A fascinating article by David Graeber, Anthropologist and anarchy activist, attempting to upend our usual assumptions about prehistory. Cute title: How to Change the Course of Human History(at least, the part that already happened.) Graeber show how flimsy the evidence is for our picture of egalitarian small band to mildly hierarchical tribe to deeply hierarchical agricultural cities actually is - that hierarchy and inequality existed before agriculture, and egalitarianism sometimes existed after. Also, that the change to agriculture was not linear.

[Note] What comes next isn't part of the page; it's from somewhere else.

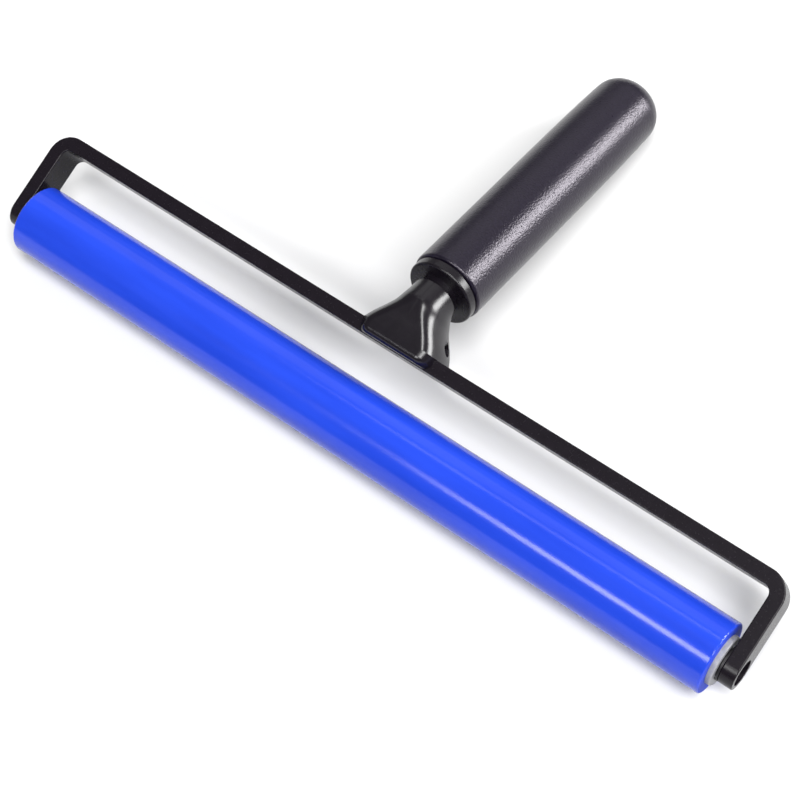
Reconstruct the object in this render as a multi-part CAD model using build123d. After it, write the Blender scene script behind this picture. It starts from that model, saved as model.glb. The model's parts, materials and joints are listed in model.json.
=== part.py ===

He is using this data as a platform for advocating that it is possible to change our social structures now and make them more egalitarian without having to revert to hunter-gatherer beginnings. Yet even if that is not so, his dismantling of the current prevailing belief among most educated people is interesting.
Given the other upendings we are reading about over a West Hunter, I suspect that anthropology is in for some serious remaking over the next generation. We may, of course, simply adopt new myths.
Jordan Peterson gets everyone excited over this same kind of issue by pointing out how many dominance-related neural circuits we share with lobsters. It is pretty amusing to see people speculate wildly about past utopias in which there was no dominance and hierarchy. It's as silly as imagining that we've never had any alternative social tools for softening or mediating hierarchies. Hooey, in other words.